A liberated school might be organized like a good professional conference. There is plenty going on – speakers, displays, discussions, excursions, and cultural events. There are also constant possibilities for escape, for rest, reflection, conversation, reading and writing. There are quiet corners; facilities for exercise; access to food, drink, and bathrooms; and opportunities for self and social expression, with no coercion or evaluation. A liberated school would be a civilized experience, in other words, different perhaps for every participant but rewarding and satisfying for all.

Friday, June 27, 2014

Susan Ohanian's Bad Dream About Our Immediate Future

Teacher Notification of CCSS Pre-Test Unauthorized Activity

TO: NH Kindergarten Teacher 63M42

FROM: US Department of Education, Bill and Melinda Gates Substation

CC: Business Roundtable
National Governors Association
Council of Chief State School Officers
US Chamber of Commerce
Harvard Graduate School of Education
Stanford Graduate School of Education
American Federation of Teachers, CCSS Branch
National Education Association, CCSS Tributory
National PTA, CCSS Bureau
New York Times Editorial
Pearson Products and Services

RE: Appropriate Classroom Pre-Common Core Test Materials File No. 28-63-0094-16, QZ18-CCSS, Sec. 14

It has come to the attention of the US Department of Education, Bill and Melinda Gates Substation that there has been recent unauthorized activity preceding the above referenced Common Core test. You have been identified as the for-hire person responsible for the classroom containing the following unauthorized materials

• construction blocks;
• finger paints and paper;
• sand table;
• play house with kitchen utensils and costumes;
• piano;
• improper ratio of fiction and non-fiction books. (See Guidelines 723.94A)

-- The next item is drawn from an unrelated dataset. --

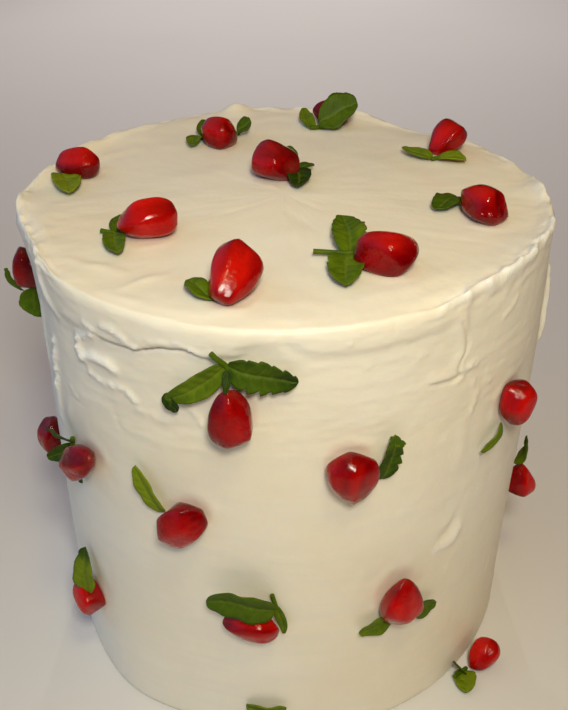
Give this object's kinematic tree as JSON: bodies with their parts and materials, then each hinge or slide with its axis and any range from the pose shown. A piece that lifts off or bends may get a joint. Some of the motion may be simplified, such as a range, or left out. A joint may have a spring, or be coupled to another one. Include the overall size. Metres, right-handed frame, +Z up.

Be aware that "Live free or die" does not mean you may endanger your students' future as workers in the Global Economy by exposing them to unauthorized materials.

Every public school classroom must be held in sacred trust to ensure our nation's success in the competitive Global Economy.

Through the work of our research partners and poll results showing the skills most in demand from the Fortune 500, the US Department of Education, Bill and Melinda Gates Substation has determined that the activities resulting from these materials is in violation of Part 276, of the CCSS Pre-Test Plan for Preparing Workers for the Global Economy, Sections 218.27634 to 218.27686 of the CCSS Pre-Test Compiled Laws annotated.

We find the activities resulting from such materials are inherently hazardous to preparing children for their futures in the Global Economy and cannot be permitted. The Department therefore orders you to cease and desist, removing all unauthorized materials from this location and to restore your classroom to a globally competitive work-ready condition.

All restoration work shall be completed within 48 hours, 16 minutes. Please notify this office when the restoration has been completed so that a follow-up site inspection may be scheduled by our staff.

Failure to comply with this request, or any further unauthorized activity on the site, will result in this case being referred immediately for Elevated Enforcement Action. (See your union contract, Subsection 792, p. 53,486.)

We anticipate your full cooperation in this matter.

Courtesy of www.susanohanian.org
Don't let this possible future become our reality.
Get Up Stand Up


Sunday, June 08, 2014

This Is Not A Happy Meal And It Ain't About Handwriting



No, this really isn't a Happy Meal but it is the work of happy fingers. It is the artistry of a gifted knitter, coordinating needles and yarn, using math infused patterns to create a yummy tableau.

Last week the NYT ran an article on fingers and brains. Immediately, bloggers began bemoaning the loss of cursive, Zaner-Bloser, Palmer ink pens, and kids who refuse to master manuscript because they prefer keyboarding.

None of the article was ONLY about handwriting. Why are we so quick to reduce important brain development insights into lowest common denominator crusades, sabotauging our kids in the process? Slow down and think. Try to remember what has gone missing because it is massive and should not be forgotten. Maybe we are trying to accept that too many of our children no longer paint, pound nails, measure cookie ingredients and shape them into tasty rounds and squares, thread a needle, build a simple circuit, weave potholders, needlepoint names and endearments onto Mother's Day hankies, roll clay coils into gorgeously crooked pots, plant tiny herbs in the schoolyard garden plot, and draw luscious nation maps onto chalkboards in vivid, mesmerizing colors. Maybe we are trying to turn away from what we have willingly surrendered just because it is easier just to give up. But let's not persist on this pathway any longer because it is a treacherous destination we are headed toward. We know the nueroscientists are trying to warn us off of our own social demise.

Beautiful handwork makes for beautiful brains. It is an old insight and a very honored tradition in all good schools for youth of every age. Waldorf and Montessori classrooms have kept the faith, as have good art, shop, craft and phys ed teachers. But it is not enough to leave it at that.

Step away from the profound alienation of mindless testing mandates that reduce human hopes and dreams into data points. No one engaging in such behavior is well-meaning. They are not reforming or transforming. They are not our friends or our future. Teachers around the globe are busy with Anti-Austerity Activism. It is a dis-ease that begins with the obliteration of all beautiful handwork which results in the obliteration of beautiful brains who then submit to King and Queen Midas as they scoop up all the gold coins for their own privatized fantasy land. Quit carping about handwriting and start tracking on The Big Picture.